TL;DR:
- Research-led design (102 academic papers to-date)
- eUTXO transaction model (vs. Ethereum's account-based models)
- Formal verification (related to 1.)
- Functional-language-based (Haskell-based) smart contract language and VM (Plutus vs. Solidity)
- Strong presence in emerging economies (Africa and Asia) in order to accelerate economic development and accelerate adoption
- Guarantees regarding cost and executability of a smart contract prior to deployment, avoiding unnecessary gas fees.
I'm not an expert, so don't expect this to be a complete answer. But, Cardano is being developed in the context of academia and industrial partnerships. As of writing, the developers of Cardano (and their associates) have produced 102 academic papers formalizing the mathematical behavior of blockchains, generally, and of the delegated proof of stake and extended UTXO (unspent transaction output) model that the Cardano blockchain has spearheaded.

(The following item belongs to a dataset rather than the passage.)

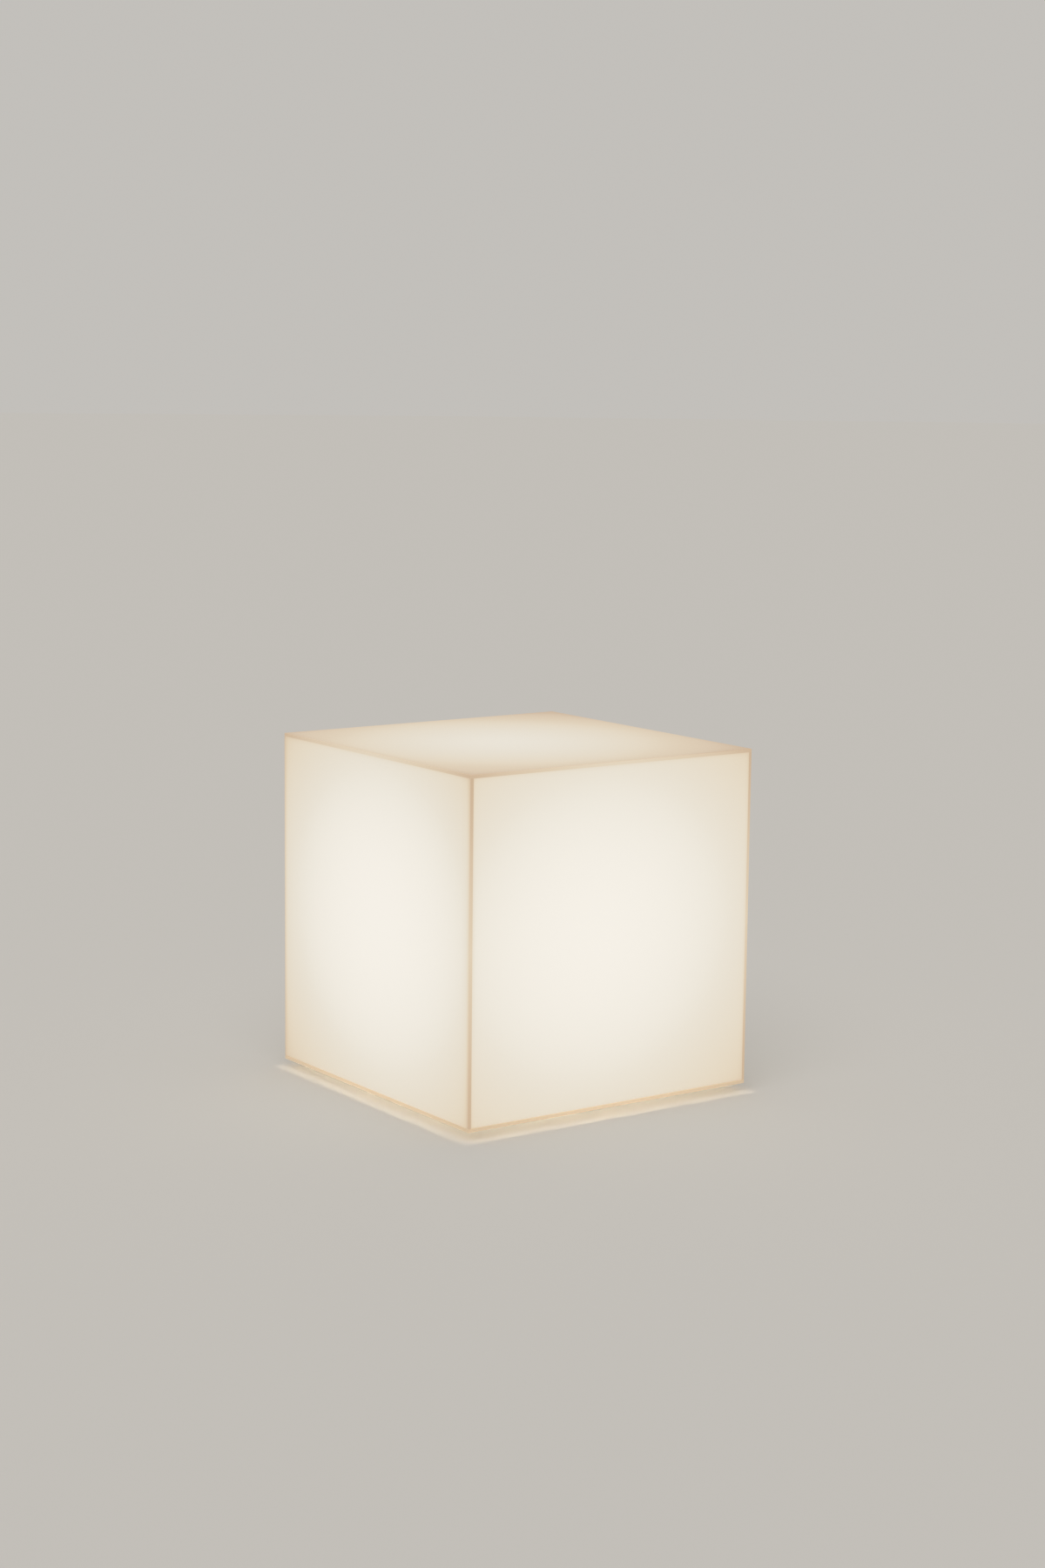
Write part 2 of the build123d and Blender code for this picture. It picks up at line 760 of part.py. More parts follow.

Related is that a very large emphasis is being placed on formal verification of Cardano's source code/implementation. Formal verification is the process of using software to prove, mathematically, that a certain set of code performs exactly as its designed to. A simple example would be formal verification of a function that calculates the hypotenuse of a right triangle given the lengths of the perpendicular sides. A formal verification system would operate on the source code (not the binary output, I understand) to verify that the routine does compute (and only computes, I think?) the Pythagorean theorem and isn't a virus that you might otherwise execute on your system.
Related to the above is the development of a function programming language based on Haskell, called Plutus to be used with Cardano's smart contracts platform (also called Plutus). By contrast Ethereum's smart contract language is called Solidity and is loosely based on ECMAScript/JavaScript, Python, and C++. Functional programming languages (LISP, Scala, Haskell) are preferred in environments where algorithmic and runtime safety is paramount, since the use of functions over classes/objects ensures side-effect free programs which are unlikely to mutate in an unintended way.
Additionally, Cardano is looking to work within a solid regulatory framework. Recently, the Cardano development company announced a partnership with the Ethiopian government to establish a decentralized identity system using the Cardano blockchain.
Cardano is also working hard in developing countries to bank the unbanked and provide loans and opportunity to historically disenfranchised communities.
Additionally, the Plutus platform includes, as a design goal, the feature that the cost to execute a smart contract is known prior to deployment (unlike Solidity) and the Plutus platform provides strong guarantees about the runtime behavior of your contract (it will either execute successfully or fail to execute, it won't fail while still incurring fees for partial execution.